(Given request): Reproduce the data in its entirety, exactly as supplied.
··· Data provided ···
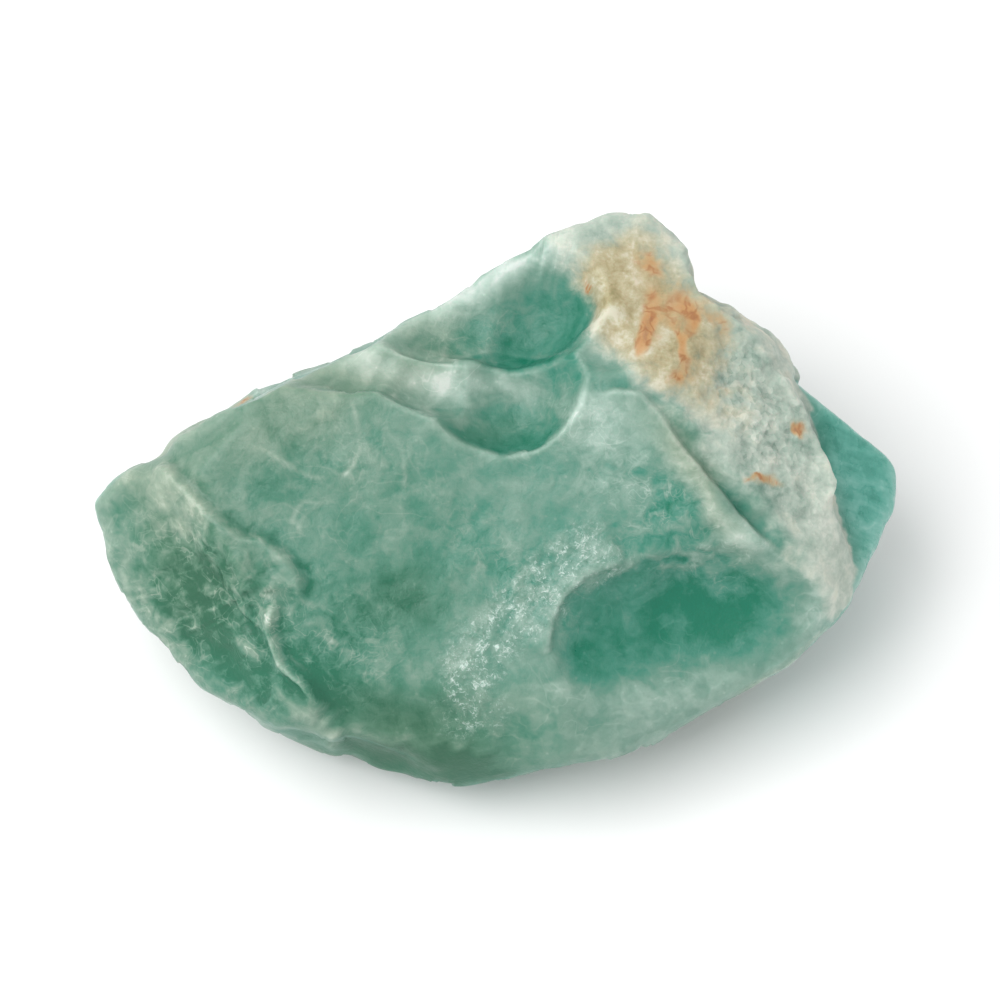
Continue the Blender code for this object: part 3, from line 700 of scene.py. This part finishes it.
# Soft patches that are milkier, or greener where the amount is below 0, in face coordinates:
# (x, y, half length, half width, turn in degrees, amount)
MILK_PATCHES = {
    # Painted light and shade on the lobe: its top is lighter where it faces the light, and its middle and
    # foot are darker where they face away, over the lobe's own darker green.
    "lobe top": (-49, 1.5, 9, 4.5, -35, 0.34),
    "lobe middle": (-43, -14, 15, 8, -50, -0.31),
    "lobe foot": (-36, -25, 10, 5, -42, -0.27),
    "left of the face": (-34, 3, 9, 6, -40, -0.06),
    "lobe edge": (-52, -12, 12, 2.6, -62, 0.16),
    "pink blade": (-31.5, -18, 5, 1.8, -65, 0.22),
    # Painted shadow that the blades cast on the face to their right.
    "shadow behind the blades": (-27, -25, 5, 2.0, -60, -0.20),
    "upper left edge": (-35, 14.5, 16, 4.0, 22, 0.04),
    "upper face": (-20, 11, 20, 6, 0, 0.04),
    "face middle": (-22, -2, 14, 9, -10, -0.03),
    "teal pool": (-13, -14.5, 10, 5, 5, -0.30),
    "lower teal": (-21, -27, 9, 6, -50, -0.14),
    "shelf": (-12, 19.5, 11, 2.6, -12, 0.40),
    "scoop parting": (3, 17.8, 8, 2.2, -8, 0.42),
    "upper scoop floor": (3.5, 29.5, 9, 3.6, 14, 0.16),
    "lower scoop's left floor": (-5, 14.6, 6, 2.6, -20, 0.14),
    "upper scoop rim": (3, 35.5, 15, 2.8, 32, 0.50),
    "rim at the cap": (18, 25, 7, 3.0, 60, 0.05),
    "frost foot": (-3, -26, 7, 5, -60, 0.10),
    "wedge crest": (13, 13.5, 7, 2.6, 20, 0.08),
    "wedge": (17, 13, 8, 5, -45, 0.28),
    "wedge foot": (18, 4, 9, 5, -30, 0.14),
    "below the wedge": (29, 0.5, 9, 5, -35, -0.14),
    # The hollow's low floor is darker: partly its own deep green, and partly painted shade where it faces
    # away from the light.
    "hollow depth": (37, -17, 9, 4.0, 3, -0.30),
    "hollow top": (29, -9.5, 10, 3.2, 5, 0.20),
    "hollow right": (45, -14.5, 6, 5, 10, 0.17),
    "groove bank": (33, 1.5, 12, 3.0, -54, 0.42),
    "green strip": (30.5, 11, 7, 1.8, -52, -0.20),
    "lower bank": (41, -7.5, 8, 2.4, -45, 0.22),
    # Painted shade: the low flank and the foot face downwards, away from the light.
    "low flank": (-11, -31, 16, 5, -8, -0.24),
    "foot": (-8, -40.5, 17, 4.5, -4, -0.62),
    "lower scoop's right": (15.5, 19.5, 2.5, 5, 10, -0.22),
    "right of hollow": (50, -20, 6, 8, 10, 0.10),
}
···
(Response):
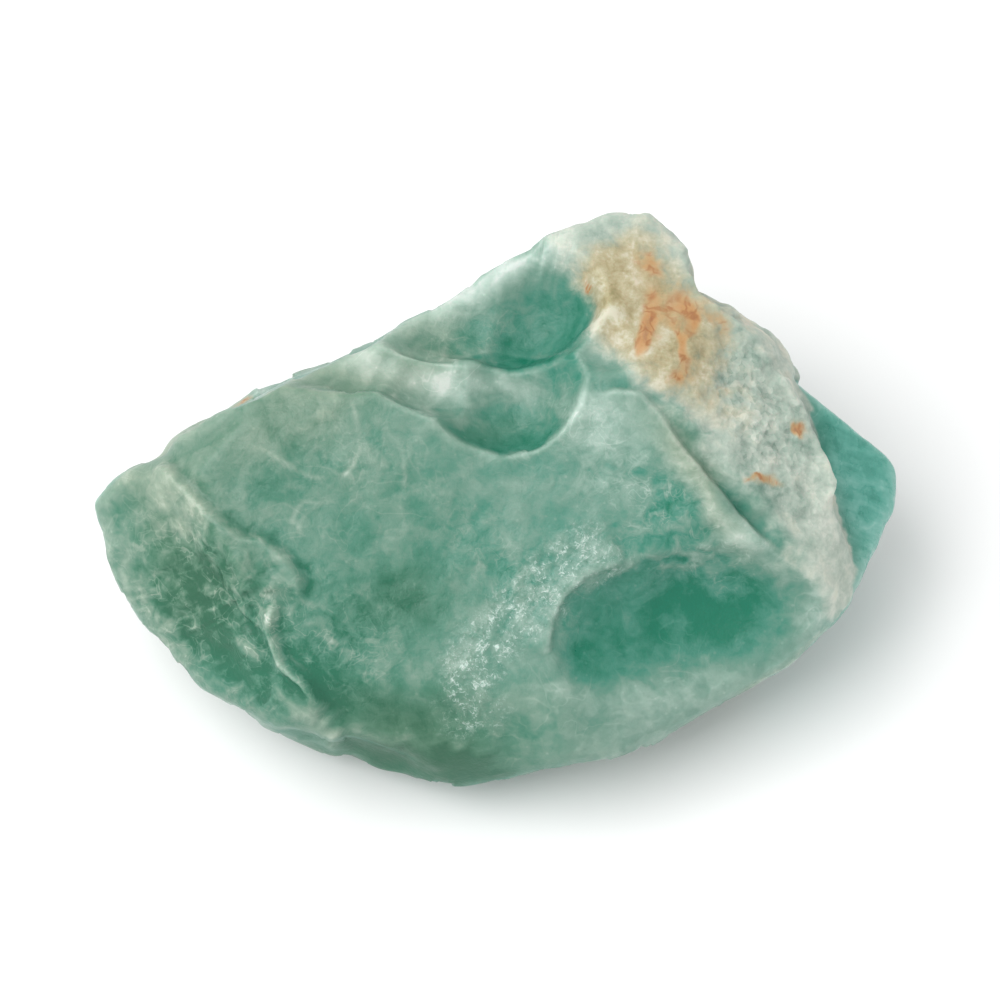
Continue the Blender code for this object: part 3, from line 700 of scene.py. This part finishes it.
# Soft patches that are milkier, or greener where the amount is below 0, in face coordinates:
# (x, y, half length, half width, turn in degrees, amount)
MILK_PATCHES = {
    # Painted light and shade on the lobe: its top is lighter where it faces the light, and its middle and
    # foot are darker where they face away, over the lobe's own darker green.
    "lobe top": (-49, 1.5, 9, 4.5, -35, 0.34),
    "lobe middle": (-43, -14, 15, 8, -50, -0.31),
    "lobe foot": (-36, -25, 10, 5, -42, -0.27),
    "left of the face": (-34, 3, 9, 6, -40, -0.06),
    "lobe edge": (-52, -12, 12, 2.6, -62, 0.16),
    "pink blade": (-31.5, -18, 5, 1.8, -65, 0.22),
    # Painted shadow that the blades cast on the face to their right.
    "shadow behind the blades": (-27, -25, 5, 2.0, -60, -0.20),
    "upper left edge": (-35, 14.5, 16, 4.0, 22, 0.04),
    "upper face": (-20, 11, 20, 6, 0, 0.04),
    "face middle": (-22, -2, 14, 9, -10, -0.03),
    "teal pool": (-13, -14.5, 10, 5, 5, -0.30),
    "lower teal": (-21, -27, 9, 6, -50, -0.14),
    "shelf": (-12, 19.5, 11, 2.6, -12, 0.40),
    "scoop parting": (3, 17.8, 8, 2.2, -8, 0.42),
    "upper scoop floor": (3.5, 29.5, 9, 3.6, 14, 0.16),
    "lower scoop's left floor": (-5, 14.6, 6, 2.6, -20, 0.14),
    "upper scoop rim": (3, 35.5, 15, 2.8, 32, 0.50),
    "rim at the cap": (18, 25, 7, 3.0, 60, 0.05),
    "frost foot": (-3, -26, 7, 5, -60, 0.10),
    "wedge crest": (13, 13.5, 7, 2.6, 20, 0.08),
    "wedge": (17, 13, 8, 5, -45, 0.28),
    "wedge foot": (18, 4, 9, 5, -30, 0.14),
    "below the wedge": (29, 0.5, 9, 5, -35, -0.14),
    # The hollow's low floor is darker: partly its own deep green, and partly painted shade where it faces
    # away from the light.
    "hollow depth": (37, -17, 9, 4.0, 3, -0.30),
    "hollow top": (29, -9.5, 10, 3.2, 5, 0.20),
    "hollow right": (45, -14.5, 6, 5, 10, 0.17),
    "groove bank": (33, 1.5, 12, 3.0, -54, 0.42),
    "green strip": (30.5, 11, 7, 1.8, -52, -0.20),
    "lower bank": (41, -7.5, 8, 2.4, -45, 0.22),
    # Painted shade: the low flank and the foot face downwards, away from the light.
    "low flank": (-11, -31, 16, 5, -8, -0.24),
    "foot": (-8, -40.5, 17, 4.5, -4, -0.62),
    "lower scoop's right": (15.5, 19.5, 2.5, 5, 10, -0.22),
    "right of hollow": (50, -20, 6, 8, 10, 0.10),
}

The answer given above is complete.